Bitmask (L R) Channel
0xff0000 0x000000 1
0x00ff00 0x000000 2
0x0000ff 0x000000 3
0x000000 0xff0000 4
0x000000 0x00ff00 5
0x000000 0x0000ff 6
ES-4/ES-40: Five channels are split across 40 bits (S/PDIF values arrive as 24-bit words in most systems, with the lower 4 bits always 0):
Bitmask (L R) Channel
0xff0000 0x000000 1
0x00ff00 0x000000 2
0x000000 0xff0000 3
0x000000 0x00ff00 4
0x0000f0 0x0000f0 5
The 8 bits of the expansion port signal are connected directly to the 8 gate outputs. Each word of digital output immediately affects the gate outputs, so they can change at audio rate (44.1 kHz/48 kHz)
Bit 1 2 3 4 5 6 7 8
Gate [1][2][3][4][5][6][7][8]
The 12 bits of each CV signal are encoded into 3 8-bit expansion port words. You may notice that this is using 24 bits to encode 12 bits of data, which seems a bit inefficient. Also included is the destination CV port number and some sync data to make the connection robust and allow for the best possible sample rate for the number of desired signals (from r/3 to r/24 depending on the number of connected signals)
Word 1:
Bit Value Meaning
0x80 1 This is the first word
0x40 0 Not the second word
0x20 0 Or the third word
0x10 D5
0x08 D4
0x04 D3
0x02 D2
0x01 D1
Word 2:
0x80 0 Not the first word
0x40 1 This is the second word
0x20 0 Not the third word
0x10 D10
0x08 D9
0x04 D8
0x02 D7
0x01 D6
Word 3:
0x80 0 Not the first word
0x40 0 Not the second word
0x20 1 This is the third word
0x10 A2 CV address bit 2
0x08 A1 CV address bit 1
0x04 A0 CV address bit 0
0x02 D12
0x01 D11
I believe that the CV outputs arei each basically just a sample-and-hold with a lowpass filter after it. Each data point addressed to a certain CV output is immediately available on that output once the frame containing it is written. This allows for the interesting property of the variable sample rate of the output CVs, but it also means that this is probably not going to be a very high-fidelity output for signals changing at more than a few Hz.

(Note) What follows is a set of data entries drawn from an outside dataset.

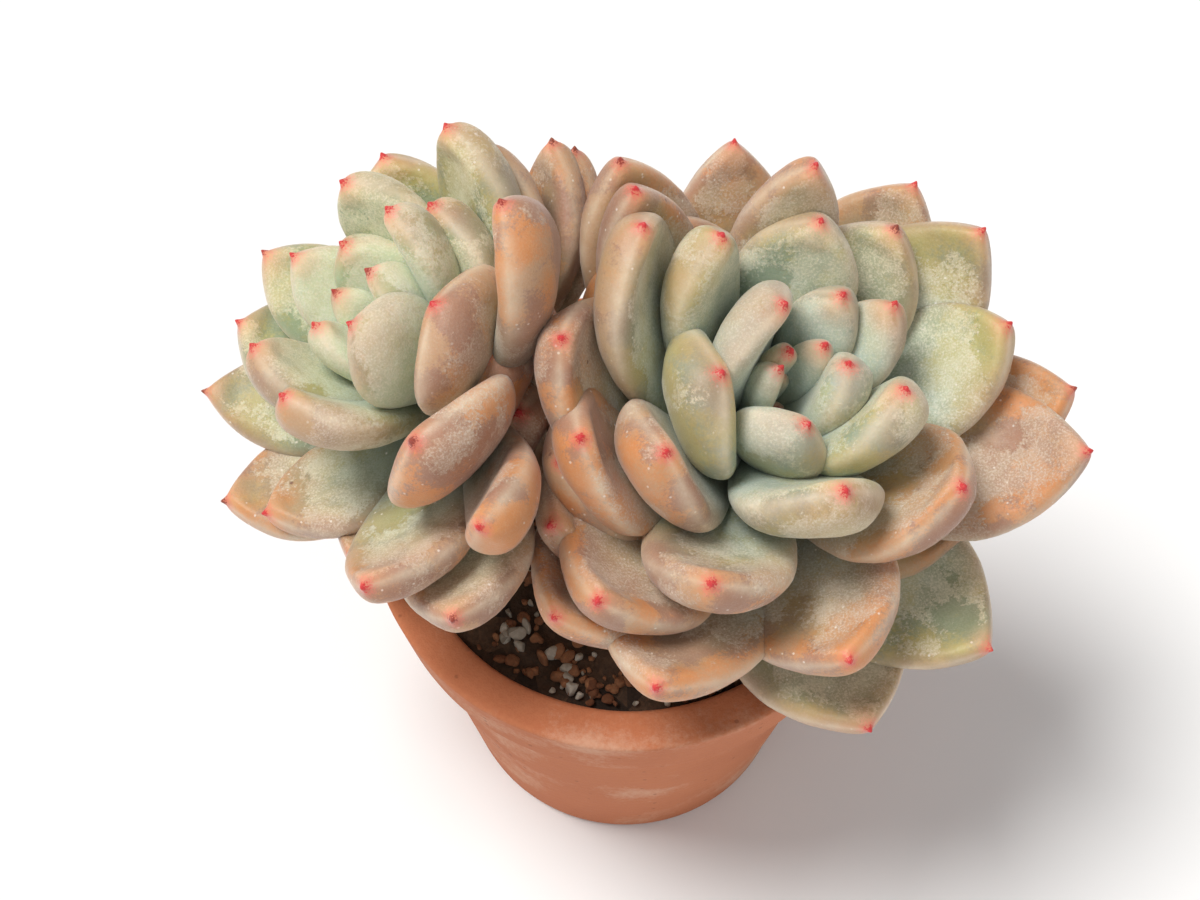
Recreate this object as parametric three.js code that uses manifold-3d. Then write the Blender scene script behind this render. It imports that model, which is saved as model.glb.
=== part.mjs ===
// Orange monroe echeveria with two heads, in a plain terracotta pot.
// Millimetres, +Z up, front along +Y. The origin is the middle of the pot's underside, on the ground.
import * as THREE from "three";
import { mergeVertices } from "three/addons/utils/BufferGeometryUtils.js";
import Module from "manifold-3d";

const GAP = 0.3; // air left between two pieces that touch

// Pot
const POT_HEIGHT = 74;
const POT_RIM_RADIUS = 44;
const POT_BASE_RADIUS = 31;
const POT_WALL = 4.5;
const POT_FLOOR = 6;
const RIM_BAND_HEIGHT = 15;
const RIM_BAND_STEP = 2.5; // how far the band stands out from the wall below it
const POT_EDGE = 1.2; // worn edges at the rim and the base
const DRAIN_RADIUS = 6;
const POT_SIDES = 48;

// Soil
const SOIL_BELOW_RIM = 3.5;
const SOIL_RELIEF = 0.9; // height of the grit above and below the mean surface
const SOIL_RINGS = 7;
const SOIL_SEED = 11;
const SOIL_TOP = POT_HEIGHT - SOIL_BELOW_RIM; // mean height of the soil's surface

// Stem: a short trunk that forks above the soil, with a branch to each head
const TRUNK_AT = [-6, 4];
const TRUNK_RADIUS = 8;
const TRUNK_DEPTH = 26; // length in the soil
const FORK_HEIGHT = SOIL_TOP + 3.5;
const BRANCH_RADIUS = 5.5;
const BRANCH_SPREAD = 2; // how far each branch starts from the trunk's middle
const BRANCH_RISE = 9; // length of the branch's first and last stretch, which set its bend
const BRANCH_STEPS = 8;
const STEM_SIDES = 14;

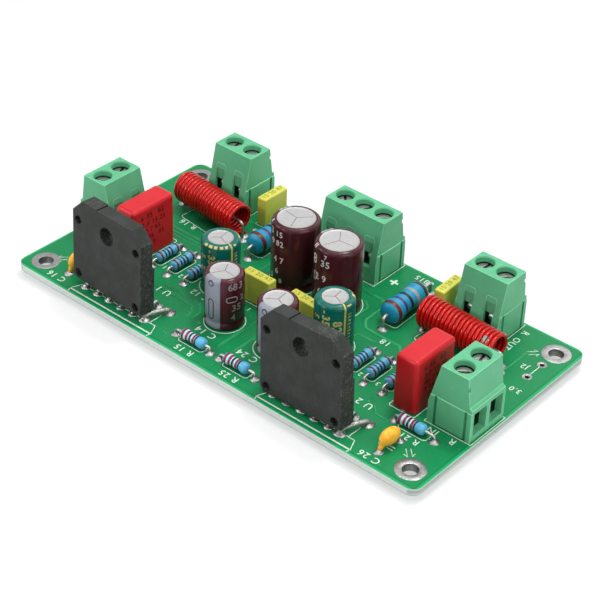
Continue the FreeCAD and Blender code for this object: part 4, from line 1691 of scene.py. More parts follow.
@dataclass
class ScrewTerminal:
    """A screw terminal: its moulded housing, slotted screws, clamp cages and contacts."""

    name: str
    place: Place
    slot_headings: tuple[float, ...]
    pitch: float = 5.08
    pin_back: float = 3.05
    head_radius: float = 1.75
    head_low: float = 11.35
    head_high: float = 12.7
    slot_width: float = 0.6
    slot_depth: float = 0.7
    shank_radius: float = 1.25
    shank_end: float = 6.25
    thread_pitch: float = 0.45
    outline: tuple[Spot, ...] = (
        (-5.3, 0.0), (-5.3, 5.0), (-3.2, 14.0), (2.9, 14.0), (3.75, 7.8), (4.4, 7.45), (4.5, 0.0),
    )
    past_end: float = 0.25
    panel_top: float = 6.7
    proud: float = 0.15
    grooves: Spot = (-3.65, 3.15)
    groove_half: float = 0.325
    groove_deep: float = 0.5
    foot: Spot = (0.45, 0.4)
    strip_thick: float = 0.45
    notch: Point = (3.2, 11.7, 0.42)
    entry_lit: float = 3.1
    arch: tuple[Spot, ...] = (
        (-1.25, 7.4), (-1.25, 9.8), (-0.9, 10.15), (0.9, 10.15), (1.25, 9.8), (1.25, 7.4),
    )
    strip_line: tuple[Spot, ...] = (
        (-3.05, -3.1), (-3.05, 3.6), (-3.3, 4.3), (-3.62, 4.8), (-3.72, 5.2), (-3.6, 5.55), (-3.3, 5.75),
        (-2.6, 5.85),
    )

    @property
    def poles(self) -> int:
        """How many screws the terminal has."""
        return len(self.slot_headings)

    def pole_along(self, i: int) -> float:
        """Give the place of a screw along the terminal."""
        return (i - (self.poles - 1) / 2.0) * self.pitch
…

I'm not sure of the history, but I believe this was the first iteration of representing a 12-bit value on an 8-bit channel. The advertising material says that the sample rate of each port a 1/8th the audio rate, meaning that it takes 8 8-bit words to represent 4 12-bit samples. That means 16 bits (2 words) for each 12-bit value, with 4 extras: 2 bits for sync and 2 bits for DAC address. Thanks to Expert Sleepers for confirming this bit mapping in the support forum:
Word 1
Bit Value Meaning
0x80 1 This is the first word
0x40 A1 CV address bit 1
0x20 A0 CV address bit 0
0x10 D12 (data >> 7)
0x08 D11
0x04 D10
0x02 D9
0x01 D8
Word 2
Bit Value Meaning
0x80 0 This is the second word
0x40 D7 (data & 0x7f)
0x20 D6
0x10 D5
0x08 D4
0x04 D3
0x02 D2
0x01 D1
I would guess that, like the ESX-8CV, frames are requested but not required to cycle through all 4 CV addresses in a cycle.
Each of the 8 MIDI DIN connectors on the ESX-8MD has just one data bit; that's the nature of MIDI's serial protocol. So from an electrical and signal routing perspective, the ESX-8MD is basically the same thing as the ESX-8GT, just with bigger connectors.
The software is the biggest difference. MIDI is a serial protocol operating at 31250 bits per second, whereas the audio-rate signals entering the ESX-8MD are 44100 or 48000 bits per second (for each port) and the MIDI device drivers at the operating system level treat it as a stream of 8-bit bytes going over a channel that's about 3100 bytes per second. Reconciling this mishmash is what the Silent Way software does.
I've never seen the source code to the SW software, so I'm having to guess at how they make all this work, but it's not a huge leap. Basically we rely on the receiving MIDI device following the spec and just bit bang our signal to meet its timing expectations.
The key thing to note is that most serial devices use a word-oriented protocol with a fixed "idle line" condition, followed by a "start bit", followed by data and sometimes a "stop bit". MIDI is no different. The line is normally held in the "high" or "1" condition, then the start of a word (and the start of the timer for reading each bit) is indicated by the transition to the "0" start bit state. Every 32 microseconds after that the line is read to get the next bit.
So to fool a genuine MIDI device into reading our data, we just have to turn a stream of data bytes into a series of 320 microsecond signals, where 10 bits of data (start + 8 payload + stop) are turned into 15 samples (at 44.1 kHz) or 16 samples (at 48 kHz) by strategically repeating a bit to stretch out the timing to match the receiver's expectation.